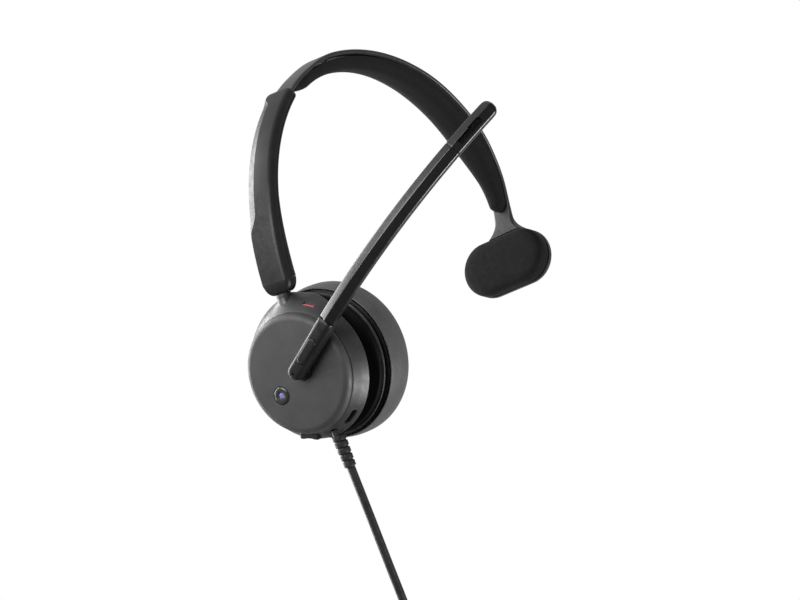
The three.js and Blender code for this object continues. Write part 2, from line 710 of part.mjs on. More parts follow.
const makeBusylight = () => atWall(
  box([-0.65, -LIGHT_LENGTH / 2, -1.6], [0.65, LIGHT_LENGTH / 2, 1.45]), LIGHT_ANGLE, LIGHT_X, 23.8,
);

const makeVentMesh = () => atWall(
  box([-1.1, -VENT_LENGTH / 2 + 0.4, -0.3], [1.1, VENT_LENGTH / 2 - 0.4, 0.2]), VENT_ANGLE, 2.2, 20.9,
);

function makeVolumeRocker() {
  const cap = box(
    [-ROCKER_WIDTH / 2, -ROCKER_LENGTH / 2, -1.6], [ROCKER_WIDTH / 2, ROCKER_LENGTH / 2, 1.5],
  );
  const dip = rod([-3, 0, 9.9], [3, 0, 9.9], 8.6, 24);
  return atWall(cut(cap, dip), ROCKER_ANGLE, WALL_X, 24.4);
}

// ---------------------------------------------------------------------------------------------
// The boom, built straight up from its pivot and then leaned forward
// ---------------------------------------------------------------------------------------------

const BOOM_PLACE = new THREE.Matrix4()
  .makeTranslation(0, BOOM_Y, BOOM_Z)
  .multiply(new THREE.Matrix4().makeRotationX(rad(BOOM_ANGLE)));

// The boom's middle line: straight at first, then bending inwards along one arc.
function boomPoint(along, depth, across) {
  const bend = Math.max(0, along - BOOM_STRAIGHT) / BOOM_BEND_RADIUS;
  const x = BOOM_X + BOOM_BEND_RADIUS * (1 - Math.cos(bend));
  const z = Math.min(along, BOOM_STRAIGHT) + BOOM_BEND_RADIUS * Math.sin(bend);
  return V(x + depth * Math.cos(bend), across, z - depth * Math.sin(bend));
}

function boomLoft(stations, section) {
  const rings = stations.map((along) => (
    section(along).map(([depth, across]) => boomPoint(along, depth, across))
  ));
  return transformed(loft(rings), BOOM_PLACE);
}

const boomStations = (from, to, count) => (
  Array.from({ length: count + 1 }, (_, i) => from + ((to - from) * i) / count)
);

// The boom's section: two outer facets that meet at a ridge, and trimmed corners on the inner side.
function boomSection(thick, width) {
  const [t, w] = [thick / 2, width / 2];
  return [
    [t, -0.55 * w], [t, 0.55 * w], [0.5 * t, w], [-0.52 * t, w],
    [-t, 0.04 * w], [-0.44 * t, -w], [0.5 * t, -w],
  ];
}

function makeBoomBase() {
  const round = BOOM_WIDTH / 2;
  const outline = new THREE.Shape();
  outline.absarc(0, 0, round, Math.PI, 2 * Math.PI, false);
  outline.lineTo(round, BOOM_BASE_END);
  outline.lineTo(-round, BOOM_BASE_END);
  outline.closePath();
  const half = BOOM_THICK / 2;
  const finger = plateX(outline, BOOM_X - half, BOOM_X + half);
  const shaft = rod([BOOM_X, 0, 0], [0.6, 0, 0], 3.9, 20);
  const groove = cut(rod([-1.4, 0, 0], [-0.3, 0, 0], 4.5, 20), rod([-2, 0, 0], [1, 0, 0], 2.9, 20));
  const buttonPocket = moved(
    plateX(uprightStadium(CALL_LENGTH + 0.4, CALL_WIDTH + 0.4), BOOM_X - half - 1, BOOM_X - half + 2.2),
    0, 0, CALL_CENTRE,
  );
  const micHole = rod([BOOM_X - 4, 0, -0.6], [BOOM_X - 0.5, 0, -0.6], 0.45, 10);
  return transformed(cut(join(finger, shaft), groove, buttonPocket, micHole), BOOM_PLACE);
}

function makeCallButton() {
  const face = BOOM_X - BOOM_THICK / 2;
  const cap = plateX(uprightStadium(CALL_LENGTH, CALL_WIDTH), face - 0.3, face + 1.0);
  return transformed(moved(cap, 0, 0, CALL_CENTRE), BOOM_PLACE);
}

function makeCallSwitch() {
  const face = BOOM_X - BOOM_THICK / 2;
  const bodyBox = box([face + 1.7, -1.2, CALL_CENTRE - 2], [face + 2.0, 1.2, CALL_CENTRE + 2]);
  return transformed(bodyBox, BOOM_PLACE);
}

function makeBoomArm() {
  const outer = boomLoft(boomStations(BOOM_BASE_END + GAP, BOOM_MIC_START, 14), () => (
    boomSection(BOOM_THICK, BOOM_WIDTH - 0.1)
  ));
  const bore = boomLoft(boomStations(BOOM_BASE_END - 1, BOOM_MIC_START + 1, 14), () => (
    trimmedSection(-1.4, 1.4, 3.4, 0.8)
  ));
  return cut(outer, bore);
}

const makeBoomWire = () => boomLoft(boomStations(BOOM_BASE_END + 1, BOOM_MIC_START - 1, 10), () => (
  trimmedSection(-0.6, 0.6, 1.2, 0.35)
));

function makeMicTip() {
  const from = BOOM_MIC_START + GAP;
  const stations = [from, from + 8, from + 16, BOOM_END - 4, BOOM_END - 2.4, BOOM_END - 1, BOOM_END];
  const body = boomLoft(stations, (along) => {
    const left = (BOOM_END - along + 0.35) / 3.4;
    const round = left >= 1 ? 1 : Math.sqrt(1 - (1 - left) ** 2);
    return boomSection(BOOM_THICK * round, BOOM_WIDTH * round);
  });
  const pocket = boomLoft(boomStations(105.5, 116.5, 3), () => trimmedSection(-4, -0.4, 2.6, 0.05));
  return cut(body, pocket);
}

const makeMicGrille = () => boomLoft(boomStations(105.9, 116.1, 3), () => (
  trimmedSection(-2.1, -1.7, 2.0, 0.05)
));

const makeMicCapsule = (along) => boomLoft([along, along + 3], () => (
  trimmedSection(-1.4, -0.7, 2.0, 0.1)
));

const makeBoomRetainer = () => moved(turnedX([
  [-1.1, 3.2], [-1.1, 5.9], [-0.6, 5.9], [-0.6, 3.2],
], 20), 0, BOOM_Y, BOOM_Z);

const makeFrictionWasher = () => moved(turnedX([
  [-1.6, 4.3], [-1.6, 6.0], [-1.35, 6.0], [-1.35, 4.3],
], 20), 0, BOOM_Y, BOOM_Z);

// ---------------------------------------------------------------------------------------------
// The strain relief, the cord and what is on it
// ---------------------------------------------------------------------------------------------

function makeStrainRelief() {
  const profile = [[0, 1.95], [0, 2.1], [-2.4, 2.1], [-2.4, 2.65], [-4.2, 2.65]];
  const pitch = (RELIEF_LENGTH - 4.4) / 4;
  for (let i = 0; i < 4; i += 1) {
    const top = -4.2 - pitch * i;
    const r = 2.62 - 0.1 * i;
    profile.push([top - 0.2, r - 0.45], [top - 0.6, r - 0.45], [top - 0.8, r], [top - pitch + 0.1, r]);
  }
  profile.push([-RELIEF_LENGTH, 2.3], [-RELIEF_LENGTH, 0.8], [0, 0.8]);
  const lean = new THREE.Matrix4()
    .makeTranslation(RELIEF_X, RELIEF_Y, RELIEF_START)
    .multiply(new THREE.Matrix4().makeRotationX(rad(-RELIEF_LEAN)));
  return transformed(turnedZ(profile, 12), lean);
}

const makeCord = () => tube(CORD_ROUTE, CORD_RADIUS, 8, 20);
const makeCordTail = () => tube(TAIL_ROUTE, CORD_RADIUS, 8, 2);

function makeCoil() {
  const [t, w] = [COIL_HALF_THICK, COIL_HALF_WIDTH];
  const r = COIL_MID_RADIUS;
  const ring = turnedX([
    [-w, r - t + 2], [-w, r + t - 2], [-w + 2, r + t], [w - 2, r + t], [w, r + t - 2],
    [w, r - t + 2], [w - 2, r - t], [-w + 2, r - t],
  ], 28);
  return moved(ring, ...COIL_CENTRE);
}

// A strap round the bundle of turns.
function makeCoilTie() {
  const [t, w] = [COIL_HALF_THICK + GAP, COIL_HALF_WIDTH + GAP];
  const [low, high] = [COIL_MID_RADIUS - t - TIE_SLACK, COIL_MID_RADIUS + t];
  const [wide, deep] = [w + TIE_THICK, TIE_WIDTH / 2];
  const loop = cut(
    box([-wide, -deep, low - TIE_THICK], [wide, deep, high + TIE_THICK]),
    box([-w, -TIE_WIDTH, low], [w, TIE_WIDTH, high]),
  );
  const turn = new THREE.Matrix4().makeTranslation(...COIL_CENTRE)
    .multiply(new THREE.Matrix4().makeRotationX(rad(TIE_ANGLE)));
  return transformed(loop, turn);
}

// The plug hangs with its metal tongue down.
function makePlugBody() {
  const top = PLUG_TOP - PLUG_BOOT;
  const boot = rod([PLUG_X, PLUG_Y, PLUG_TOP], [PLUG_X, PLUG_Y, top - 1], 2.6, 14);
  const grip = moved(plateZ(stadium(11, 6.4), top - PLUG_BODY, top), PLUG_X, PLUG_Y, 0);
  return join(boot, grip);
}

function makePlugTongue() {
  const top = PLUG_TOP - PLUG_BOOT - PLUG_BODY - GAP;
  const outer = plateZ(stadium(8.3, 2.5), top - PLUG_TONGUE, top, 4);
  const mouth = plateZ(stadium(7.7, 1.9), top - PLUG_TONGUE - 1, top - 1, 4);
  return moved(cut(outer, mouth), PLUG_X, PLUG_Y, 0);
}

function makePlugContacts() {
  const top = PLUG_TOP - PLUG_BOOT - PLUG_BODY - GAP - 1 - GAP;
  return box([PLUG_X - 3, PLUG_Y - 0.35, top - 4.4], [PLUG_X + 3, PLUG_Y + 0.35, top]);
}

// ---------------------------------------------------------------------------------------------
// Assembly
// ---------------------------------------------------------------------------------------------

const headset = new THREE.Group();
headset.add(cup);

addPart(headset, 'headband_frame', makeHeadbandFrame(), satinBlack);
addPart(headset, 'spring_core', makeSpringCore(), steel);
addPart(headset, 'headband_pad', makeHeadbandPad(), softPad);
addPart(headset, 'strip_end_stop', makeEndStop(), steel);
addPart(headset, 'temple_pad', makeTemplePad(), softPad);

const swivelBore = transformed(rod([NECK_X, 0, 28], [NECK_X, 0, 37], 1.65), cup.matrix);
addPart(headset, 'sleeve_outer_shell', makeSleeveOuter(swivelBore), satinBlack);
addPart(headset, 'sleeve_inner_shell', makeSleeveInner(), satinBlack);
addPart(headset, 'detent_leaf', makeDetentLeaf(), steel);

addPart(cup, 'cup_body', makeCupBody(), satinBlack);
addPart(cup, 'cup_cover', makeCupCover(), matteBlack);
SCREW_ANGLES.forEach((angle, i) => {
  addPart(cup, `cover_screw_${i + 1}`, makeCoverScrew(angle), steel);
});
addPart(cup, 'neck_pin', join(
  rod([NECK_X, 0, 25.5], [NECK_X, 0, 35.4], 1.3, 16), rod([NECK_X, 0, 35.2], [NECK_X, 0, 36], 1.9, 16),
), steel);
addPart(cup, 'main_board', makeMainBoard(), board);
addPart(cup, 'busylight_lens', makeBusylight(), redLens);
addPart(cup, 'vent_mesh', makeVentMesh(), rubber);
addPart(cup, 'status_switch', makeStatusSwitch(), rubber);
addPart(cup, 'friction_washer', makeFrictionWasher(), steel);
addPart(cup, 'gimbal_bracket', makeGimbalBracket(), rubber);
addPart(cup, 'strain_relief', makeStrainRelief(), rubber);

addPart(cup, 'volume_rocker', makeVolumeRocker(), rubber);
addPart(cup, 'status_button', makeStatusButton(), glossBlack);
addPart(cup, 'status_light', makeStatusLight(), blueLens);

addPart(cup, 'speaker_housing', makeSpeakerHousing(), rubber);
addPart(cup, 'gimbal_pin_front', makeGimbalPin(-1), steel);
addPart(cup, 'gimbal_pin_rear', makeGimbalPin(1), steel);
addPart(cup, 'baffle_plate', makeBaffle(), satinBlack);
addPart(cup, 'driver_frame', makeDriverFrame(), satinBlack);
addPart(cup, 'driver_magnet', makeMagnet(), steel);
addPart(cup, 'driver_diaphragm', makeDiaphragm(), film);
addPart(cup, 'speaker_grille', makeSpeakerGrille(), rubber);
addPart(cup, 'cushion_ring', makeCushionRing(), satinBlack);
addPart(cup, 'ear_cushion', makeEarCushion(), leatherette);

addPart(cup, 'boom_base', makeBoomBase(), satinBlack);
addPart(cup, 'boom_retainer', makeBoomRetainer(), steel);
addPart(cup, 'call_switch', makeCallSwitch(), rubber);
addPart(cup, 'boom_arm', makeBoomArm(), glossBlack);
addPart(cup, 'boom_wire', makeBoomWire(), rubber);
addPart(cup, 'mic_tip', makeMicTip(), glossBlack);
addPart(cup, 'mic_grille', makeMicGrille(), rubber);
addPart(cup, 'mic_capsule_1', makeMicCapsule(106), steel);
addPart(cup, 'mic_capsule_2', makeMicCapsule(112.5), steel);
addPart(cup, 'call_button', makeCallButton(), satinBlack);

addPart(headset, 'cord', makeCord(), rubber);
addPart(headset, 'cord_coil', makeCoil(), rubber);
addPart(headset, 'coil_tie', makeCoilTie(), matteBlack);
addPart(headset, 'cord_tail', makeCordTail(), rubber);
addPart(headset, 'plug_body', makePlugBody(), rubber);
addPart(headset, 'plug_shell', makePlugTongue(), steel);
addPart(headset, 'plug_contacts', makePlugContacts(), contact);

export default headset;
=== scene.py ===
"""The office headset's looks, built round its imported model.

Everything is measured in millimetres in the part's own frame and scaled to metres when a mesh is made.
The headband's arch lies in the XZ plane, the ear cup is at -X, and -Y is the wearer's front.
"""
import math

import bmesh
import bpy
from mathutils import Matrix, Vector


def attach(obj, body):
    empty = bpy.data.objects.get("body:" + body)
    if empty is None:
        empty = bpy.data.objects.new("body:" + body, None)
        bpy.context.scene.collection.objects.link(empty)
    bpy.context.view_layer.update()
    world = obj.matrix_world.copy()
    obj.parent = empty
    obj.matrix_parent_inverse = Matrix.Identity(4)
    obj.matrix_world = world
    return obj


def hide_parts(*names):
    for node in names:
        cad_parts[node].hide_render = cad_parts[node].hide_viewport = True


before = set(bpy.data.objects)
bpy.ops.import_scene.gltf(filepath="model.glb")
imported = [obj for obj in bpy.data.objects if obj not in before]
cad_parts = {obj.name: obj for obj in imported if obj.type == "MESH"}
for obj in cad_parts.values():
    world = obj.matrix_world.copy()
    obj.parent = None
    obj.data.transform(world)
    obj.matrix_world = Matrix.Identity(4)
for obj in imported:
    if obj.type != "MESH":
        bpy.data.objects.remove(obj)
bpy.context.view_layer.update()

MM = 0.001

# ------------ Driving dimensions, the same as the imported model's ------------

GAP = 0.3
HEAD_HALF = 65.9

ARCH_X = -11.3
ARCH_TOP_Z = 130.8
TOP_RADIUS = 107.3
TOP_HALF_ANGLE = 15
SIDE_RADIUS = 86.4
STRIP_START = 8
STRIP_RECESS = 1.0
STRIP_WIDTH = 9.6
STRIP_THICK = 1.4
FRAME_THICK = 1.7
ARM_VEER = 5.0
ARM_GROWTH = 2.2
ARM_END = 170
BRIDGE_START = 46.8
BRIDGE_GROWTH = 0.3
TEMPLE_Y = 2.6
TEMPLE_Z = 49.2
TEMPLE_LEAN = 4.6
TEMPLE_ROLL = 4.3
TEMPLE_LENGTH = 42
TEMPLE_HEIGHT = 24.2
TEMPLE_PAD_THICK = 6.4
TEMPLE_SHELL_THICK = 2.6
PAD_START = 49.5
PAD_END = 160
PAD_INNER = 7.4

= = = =

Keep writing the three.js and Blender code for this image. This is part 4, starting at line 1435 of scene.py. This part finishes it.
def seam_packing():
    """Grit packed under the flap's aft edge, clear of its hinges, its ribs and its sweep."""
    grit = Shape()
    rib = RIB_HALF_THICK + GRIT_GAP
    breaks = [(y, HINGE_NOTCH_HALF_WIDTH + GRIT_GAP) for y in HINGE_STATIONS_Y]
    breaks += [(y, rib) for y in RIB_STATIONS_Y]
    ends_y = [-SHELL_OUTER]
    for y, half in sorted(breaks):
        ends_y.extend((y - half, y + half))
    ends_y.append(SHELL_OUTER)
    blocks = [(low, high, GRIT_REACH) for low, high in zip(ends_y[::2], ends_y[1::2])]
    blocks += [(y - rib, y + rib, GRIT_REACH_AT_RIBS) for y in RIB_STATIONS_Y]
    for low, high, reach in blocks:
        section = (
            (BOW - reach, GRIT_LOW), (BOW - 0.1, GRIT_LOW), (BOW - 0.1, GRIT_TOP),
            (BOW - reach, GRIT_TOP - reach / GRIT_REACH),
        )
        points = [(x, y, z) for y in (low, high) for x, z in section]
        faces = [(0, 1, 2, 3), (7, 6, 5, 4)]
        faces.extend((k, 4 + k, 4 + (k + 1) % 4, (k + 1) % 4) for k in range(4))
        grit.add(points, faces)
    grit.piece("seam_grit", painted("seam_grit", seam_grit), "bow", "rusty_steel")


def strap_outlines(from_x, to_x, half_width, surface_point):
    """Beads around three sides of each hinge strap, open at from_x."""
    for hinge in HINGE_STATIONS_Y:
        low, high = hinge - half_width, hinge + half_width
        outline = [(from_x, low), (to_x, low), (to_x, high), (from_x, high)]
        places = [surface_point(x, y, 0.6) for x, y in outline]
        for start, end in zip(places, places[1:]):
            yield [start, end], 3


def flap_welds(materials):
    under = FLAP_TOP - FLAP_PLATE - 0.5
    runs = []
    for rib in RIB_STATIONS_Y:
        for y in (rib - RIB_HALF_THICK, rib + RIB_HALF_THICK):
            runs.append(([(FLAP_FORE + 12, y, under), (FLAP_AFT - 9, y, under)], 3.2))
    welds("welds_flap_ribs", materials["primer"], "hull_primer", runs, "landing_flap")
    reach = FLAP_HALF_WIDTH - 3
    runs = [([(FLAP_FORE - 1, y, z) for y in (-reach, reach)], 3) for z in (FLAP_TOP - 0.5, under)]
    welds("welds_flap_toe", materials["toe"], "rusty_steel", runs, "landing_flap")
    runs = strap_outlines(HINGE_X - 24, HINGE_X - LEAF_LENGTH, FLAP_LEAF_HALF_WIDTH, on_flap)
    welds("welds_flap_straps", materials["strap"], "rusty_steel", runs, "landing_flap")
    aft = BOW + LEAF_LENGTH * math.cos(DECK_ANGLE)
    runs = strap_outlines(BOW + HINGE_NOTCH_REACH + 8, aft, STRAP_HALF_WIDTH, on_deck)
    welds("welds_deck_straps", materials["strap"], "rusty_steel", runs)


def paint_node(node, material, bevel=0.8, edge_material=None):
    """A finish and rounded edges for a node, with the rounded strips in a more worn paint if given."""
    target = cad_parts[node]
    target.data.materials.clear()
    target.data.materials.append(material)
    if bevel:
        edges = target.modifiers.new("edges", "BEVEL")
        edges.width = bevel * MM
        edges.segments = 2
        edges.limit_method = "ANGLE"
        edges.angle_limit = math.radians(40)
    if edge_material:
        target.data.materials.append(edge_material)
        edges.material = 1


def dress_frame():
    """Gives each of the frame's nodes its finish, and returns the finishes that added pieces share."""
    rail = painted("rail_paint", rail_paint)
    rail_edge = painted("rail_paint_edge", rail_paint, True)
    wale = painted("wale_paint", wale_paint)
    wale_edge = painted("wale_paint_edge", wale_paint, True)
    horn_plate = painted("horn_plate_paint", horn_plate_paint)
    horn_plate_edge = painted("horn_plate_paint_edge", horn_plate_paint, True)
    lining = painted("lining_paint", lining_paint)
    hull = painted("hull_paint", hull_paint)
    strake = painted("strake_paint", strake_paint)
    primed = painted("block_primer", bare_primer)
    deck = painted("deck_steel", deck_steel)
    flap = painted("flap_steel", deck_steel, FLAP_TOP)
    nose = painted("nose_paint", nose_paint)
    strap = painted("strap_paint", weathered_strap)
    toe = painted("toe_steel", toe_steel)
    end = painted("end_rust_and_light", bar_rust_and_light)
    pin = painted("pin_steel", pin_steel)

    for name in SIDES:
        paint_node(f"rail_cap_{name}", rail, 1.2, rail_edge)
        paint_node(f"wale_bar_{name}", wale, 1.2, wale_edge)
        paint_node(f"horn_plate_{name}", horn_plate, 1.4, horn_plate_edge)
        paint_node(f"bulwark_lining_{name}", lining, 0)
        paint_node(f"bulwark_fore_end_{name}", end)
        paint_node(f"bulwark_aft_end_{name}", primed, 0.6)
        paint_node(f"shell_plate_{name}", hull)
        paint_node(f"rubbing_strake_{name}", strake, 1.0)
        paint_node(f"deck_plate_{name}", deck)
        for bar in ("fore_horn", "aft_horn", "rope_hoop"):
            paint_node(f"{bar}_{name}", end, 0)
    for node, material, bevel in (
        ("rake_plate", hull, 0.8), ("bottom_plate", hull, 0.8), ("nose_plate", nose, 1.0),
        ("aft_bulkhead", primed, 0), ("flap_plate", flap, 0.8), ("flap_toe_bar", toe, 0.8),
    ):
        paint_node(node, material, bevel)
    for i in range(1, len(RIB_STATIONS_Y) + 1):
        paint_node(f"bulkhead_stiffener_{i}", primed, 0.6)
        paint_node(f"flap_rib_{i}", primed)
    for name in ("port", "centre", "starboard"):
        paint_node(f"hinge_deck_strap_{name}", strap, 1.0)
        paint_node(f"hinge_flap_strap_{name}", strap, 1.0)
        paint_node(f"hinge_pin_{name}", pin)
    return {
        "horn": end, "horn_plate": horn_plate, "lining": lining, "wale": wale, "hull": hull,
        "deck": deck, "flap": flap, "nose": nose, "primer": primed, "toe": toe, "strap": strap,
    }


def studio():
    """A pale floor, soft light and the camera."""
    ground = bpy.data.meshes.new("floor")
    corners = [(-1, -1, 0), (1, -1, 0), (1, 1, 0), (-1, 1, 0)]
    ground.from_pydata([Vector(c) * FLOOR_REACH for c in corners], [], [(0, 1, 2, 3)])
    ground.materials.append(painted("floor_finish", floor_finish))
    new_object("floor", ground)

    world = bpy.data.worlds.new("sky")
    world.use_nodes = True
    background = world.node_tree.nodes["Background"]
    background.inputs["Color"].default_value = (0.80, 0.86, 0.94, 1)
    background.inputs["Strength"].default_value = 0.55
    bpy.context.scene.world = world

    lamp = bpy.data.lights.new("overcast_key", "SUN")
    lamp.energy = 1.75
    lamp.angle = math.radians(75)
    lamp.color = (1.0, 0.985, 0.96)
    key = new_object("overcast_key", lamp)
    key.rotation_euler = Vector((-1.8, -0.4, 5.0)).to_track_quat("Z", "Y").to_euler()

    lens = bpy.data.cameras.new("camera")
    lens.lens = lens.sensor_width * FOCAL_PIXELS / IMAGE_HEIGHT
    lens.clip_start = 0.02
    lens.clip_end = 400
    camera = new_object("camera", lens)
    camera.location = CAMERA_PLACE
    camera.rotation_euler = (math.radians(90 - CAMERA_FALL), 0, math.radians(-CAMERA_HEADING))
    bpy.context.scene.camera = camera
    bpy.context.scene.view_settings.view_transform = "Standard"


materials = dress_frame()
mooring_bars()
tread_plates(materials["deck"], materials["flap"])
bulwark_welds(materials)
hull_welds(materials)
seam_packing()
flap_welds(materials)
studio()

= = = =

• **THE EXERCISE**
From the records above, pick out and copy each line holding the word "code".

• **RESPONSE TO THE EXERCISE**
The three.js and Blender code for this object continues. Write part 2, from line 710 of part.mjs on. More parts follow.
Keep writing the three.js and Blender code for this image. This is part 4, starting at line 1435 of scene.py. This part finishes it.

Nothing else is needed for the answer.